Die drei Paare, die dafür in erster Reihe stehen, waren auch in Aachen am Start. Sie gingen allesamt als Einzelpaare an den Start – die Soers sollte für sie noch ein letzter Check vor Paris sein. Jung nahm seinen Chipmunk bereits nach dem gestrigen Springen aus dem Rennen, „er ist in einer fantastischen Form, er fühlt sich körperlich richtig gut an“. Das Gelände zu reiten stand für ihn nicht auf dem Plan, obwohl er nach den ersten beiden Disziplinen in Führung lag. „Natürlich wäre es schön gewesen, hier zu gewinnen, aber am Ende fokussieren wir uns auf das Hauptziel.“

Anders gingen es Sandra Auffarth auf Viamant du Matz und Christoph Wahler auf Carjatan S an. Die Absprache mit Bundestrainer Thomsen: Einen Teil der Strecke als Trainingsrunde zu reiten. Wahler kam mit einem sehr guten Gefühl zurück, Auffarth nach einem Vorbeiläufer mit einem Hallo-Wach-Moment: „Es war ein kleiner Moment, in dem er nicht ganz bei mir war. Aber das war ein Moment, der einen wieder wach macht und daran erinnert, wirklich alles unter Kontrolle zu haben. Ansonsten hat er sich wirklich sicher und gut angefühlt“, sagte die Reiterin.

Die bisherige Favoritin auf den vierten Platz im Olympiateam, Malin Hansen-Hotopp, landete Carlitos Quidditch K auf Platz 18. Besser war Jérôme Robiné mit Black Ice auf Rang 13. „Wir haben eine gute Dressur gezeigt. Es geht noch besser, aber es ging in die richtige Richtung.

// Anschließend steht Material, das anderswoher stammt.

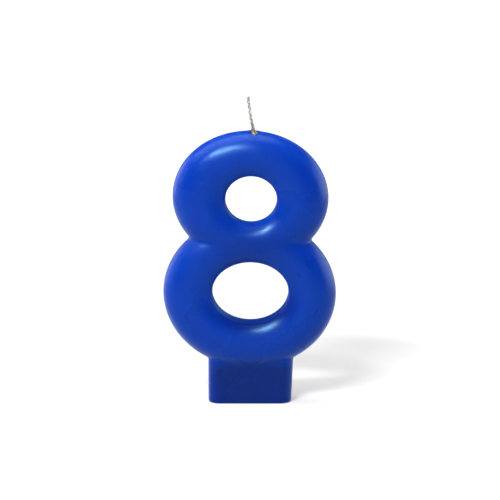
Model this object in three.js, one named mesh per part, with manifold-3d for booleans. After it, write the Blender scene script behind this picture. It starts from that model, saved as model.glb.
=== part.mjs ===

Das Springen war super, das Gelände spitze", sagte Robiné. „Mehr kann ich nicht machen, jetzt liegt es nicht mehr in meinen Händen.“

Bundestrainer Thomsen hat nun die schwere Aufgabe, mit dem Ausschuss Vielseitigkeit das Team aufzustellen: „Wir werden uns zusammensetzen, das ganze Turnier analysieren und dann beraten, wie es weitergeht.“ Es werden spannende 24 Stunden für Robiné, Hansen-Hotopp und Co.

Im Nationenpreis landete Deutschland mit Robiné, Hansen-Hotopp, Christoph Wahler auf D’accord und Michael Jung auf Kilcandra Ocean Power auf Rang vier. Gold ging an Großbritannien, Silber an die USA und Bronze an Irland.